Alberta's ranching evolution (Part One)
For me, there is something about the Canadian prairies. It’s not where I originally came from, but when I moved west to Saskatchewan and Alberta from Ontario some 36 years ago, they just took me in, and I knew I could not ever stop living under their endless skies. Prairies or whatever their various expressions — rangelands or grasslands — are a huge and delicate environment with a long history of conflict, misunderstanding and romance.
Before exploration of the Canadian west began, the rangelands were occupied by the Algonkians, composed of the Cree, Blackfoot and Siouan. These tribes depended on the buffalo for almost all their needs — food, clothing and shelter — and thus had to migrate with the roving herds, whose population, by conservative standards, was close to 30 million head during the early 1800s. Within each tribe, no one person owned more of the land than another. Material possession was not nearly as important as was the preservation of values passed on through each tribes’ generations. This concept was based on respect for the land, and time rather than space; thus, land could not be sold but was passed on to successive generations of children to live on and cultivate for subsistence.
Unlike the indigenous people of Canada, ownership of land in the European sense was through fee simple title. The Europeans thought in terms of space, and the premise that the amount of land under ownership was a reflection of an individual's wealth and power.

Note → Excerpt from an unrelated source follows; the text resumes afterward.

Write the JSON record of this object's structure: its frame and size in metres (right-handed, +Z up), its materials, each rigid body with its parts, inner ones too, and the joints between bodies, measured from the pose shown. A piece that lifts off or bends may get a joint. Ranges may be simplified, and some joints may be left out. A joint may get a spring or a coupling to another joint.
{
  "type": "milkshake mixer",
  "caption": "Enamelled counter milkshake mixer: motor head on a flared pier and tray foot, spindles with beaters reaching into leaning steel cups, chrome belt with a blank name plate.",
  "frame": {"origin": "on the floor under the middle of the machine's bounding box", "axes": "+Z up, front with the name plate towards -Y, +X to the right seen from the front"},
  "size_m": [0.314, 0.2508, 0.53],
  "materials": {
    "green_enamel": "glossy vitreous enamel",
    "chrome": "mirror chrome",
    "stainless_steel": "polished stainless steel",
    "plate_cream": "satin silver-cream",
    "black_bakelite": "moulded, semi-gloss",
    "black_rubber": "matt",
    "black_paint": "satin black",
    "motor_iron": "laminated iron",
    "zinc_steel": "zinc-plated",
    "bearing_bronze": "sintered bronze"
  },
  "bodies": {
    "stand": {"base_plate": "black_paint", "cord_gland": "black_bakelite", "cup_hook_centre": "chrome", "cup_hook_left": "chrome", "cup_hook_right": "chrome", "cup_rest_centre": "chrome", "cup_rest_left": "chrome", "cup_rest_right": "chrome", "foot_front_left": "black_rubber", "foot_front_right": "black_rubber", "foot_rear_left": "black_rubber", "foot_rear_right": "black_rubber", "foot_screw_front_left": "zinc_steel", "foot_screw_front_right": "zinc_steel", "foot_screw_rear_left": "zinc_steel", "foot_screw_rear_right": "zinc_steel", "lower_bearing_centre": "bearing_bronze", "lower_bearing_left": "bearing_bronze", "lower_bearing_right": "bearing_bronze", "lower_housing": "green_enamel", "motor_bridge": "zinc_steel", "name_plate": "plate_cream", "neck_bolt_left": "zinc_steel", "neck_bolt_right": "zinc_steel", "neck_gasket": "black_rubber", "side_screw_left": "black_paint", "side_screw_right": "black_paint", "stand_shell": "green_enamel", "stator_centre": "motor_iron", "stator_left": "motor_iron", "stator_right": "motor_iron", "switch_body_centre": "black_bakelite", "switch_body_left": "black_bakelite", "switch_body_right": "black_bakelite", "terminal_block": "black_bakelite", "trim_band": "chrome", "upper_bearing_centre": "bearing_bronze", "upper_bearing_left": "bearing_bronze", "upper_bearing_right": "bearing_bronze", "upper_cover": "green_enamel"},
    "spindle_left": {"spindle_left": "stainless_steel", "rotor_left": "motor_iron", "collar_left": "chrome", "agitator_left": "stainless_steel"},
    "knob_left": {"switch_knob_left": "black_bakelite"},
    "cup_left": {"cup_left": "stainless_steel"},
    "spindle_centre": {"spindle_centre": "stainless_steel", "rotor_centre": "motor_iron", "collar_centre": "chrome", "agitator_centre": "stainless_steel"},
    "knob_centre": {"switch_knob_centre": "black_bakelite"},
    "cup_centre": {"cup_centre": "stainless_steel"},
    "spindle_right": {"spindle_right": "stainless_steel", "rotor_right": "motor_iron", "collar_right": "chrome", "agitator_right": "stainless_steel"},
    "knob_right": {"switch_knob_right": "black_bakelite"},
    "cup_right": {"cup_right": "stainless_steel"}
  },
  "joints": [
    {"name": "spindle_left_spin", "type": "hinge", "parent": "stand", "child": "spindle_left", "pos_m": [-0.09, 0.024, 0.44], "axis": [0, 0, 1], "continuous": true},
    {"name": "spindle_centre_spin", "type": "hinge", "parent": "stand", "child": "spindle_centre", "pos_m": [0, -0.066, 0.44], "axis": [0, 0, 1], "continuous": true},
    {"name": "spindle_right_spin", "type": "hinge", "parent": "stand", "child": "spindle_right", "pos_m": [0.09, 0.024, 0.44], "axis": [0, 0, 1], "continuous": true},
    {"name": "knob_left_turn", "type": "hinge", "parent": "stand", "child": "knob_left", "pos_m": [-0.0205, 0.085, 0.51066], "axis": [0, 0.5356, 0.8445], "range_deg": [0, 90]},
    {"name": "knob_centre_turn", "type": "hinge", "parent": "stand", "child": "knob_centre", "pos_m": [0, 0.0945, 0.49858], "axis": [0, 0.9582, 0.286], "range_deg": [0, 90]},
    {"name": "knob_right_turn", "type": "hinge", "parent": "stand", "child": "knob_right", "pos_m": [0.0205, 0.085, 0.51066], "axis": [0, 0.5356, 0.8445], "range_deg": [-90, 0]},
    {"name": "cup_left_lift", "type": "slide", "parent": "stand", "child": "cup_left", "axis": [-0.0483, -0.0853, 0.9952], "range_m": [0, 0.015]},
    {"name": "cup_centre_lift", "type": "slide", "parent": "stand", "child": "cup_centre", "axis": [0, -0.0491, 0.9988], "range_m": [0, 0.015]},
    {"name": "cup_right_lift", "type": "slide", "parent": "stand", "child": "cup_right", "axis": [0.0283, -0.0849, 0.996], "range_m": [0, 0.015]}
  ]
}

Between 1857 and 1860, the prairie landscape’s suitability for settlement was first assessed by Captain John Palliser. His recommendations concluded that the land was generally too barren and the absence of valuable timber and precipitation precluded both successful farming and agricultural settlement. His observations were later used by the early frontiersmen from eastern Canada and the mid-western United States to encourage the national government to sell or lease huge tracts of land for ranching at very favourable prices.
The movement of small cattle herds into the foothills of the southwestern territories of Canada first began with the westerly migration of Europeans from Upper Canada and the eastern townships. Spurred on by dreams of waist-high green grass and crystal-clear waters, they were joined by northward-bound American ranchers from Texas and Montana and as far away as Chicago. Lured by the adventure of maintaining law and order, the North-West Mounted Police began to make their presence known; of central importance to western development and to the stock-raising industry.

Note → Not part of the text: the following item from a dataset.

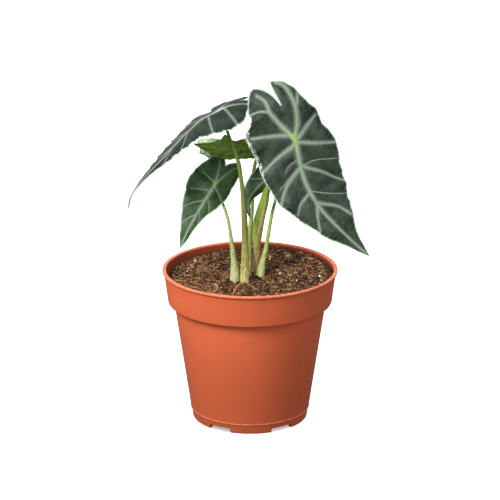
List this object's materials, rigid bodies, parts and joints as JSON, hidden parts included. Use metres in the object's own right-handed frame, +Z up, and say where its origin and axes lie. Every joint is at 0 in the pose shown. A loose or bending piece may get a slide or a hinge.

In particular, the police provided security and safety to the cattle producers, who preferred to let their cattle graze unattended on the rangelands. The police were also responsible for suppressing the whiskey trade, and establishing a friendly rapport with the indigenous population. Combined with their knowledge of the burgeoning cattle industry, the North-West Mounted Police were instrumental in drawing the attention of other easterners to the ranching potential of the west.
In 1883, and following the arrival of the Canadian Pacific Railway in Calgary, the ranching and cattle industry was born in Alberta. By 1885, cattle were grazing in the foothills of the Rockies as far north as Calgary, along the Bow River Valley and south over three hundred kilometres to the American border.
The movement of cattle into the Canadian rangelands was inevitable. Ranchers have long sought out the same things — creeks and springs, temperate climate and good grass. Similar to the previously settled areas of western Montana, this region in the foothills of the eastern Rockies possessed a unique climatic feature — the chinook, or snow-eater. It brought warm, dry winter winds that regularly melted the snows and exposed the grasslands for winter pasture. The desiccating winter wind, combined with excessive summer evaporation, rendered the region semi-arid and less favourable for crop agriculture, and therefore less favourable for the influx of the granger (or, as they were better known then as, the sod-buster).
The number of sod-busters that the ranchers would one day have to contend with were limited, due to a lack of knowledge of dry-weather farming techniques. The region also enhanced cattle raising with the presence of highly nutritious short grass vegetation and the numerous coulees that furnished natural shelter. And water, the contentious resource, predicating that, as the saying goes, “whoever controls the water, controls the land.”
The earliest cattle operations in Alberta in the 1870s and 1880s would emerge, with the establishment of ranches such as the Oxley, the Waldrond, the Bar U and the Cochrane, incorporating vast tracts of the prairie where ranchers fed and raised their cattle over immense acres of what was previously the habitat of moose, deer, elk and bear.
In the summer of 1881, however, Sir John A. MacDonald sent out land surveyors in advance of wave after wave of “gentlemen” farmers, whose sole purpose was to develop the west and contribute to Canada’s gross national product through new agricultural techniques. These farmers would flood to Alberta from eastern Europe and the British Isles to start smaller ranches, and adopt agricultural techniques that would signify the birth of modern day cattle range management. It would signify the end of the freedom era of the Great Plains, as land was increasingly divided into 160-acre (65-hectare) plots, considered to be marketable as give-away homesteads.
The wild wilderness came to an end. Wildlife corridors soon began to disappear, and habitat connectivity would become fragmented.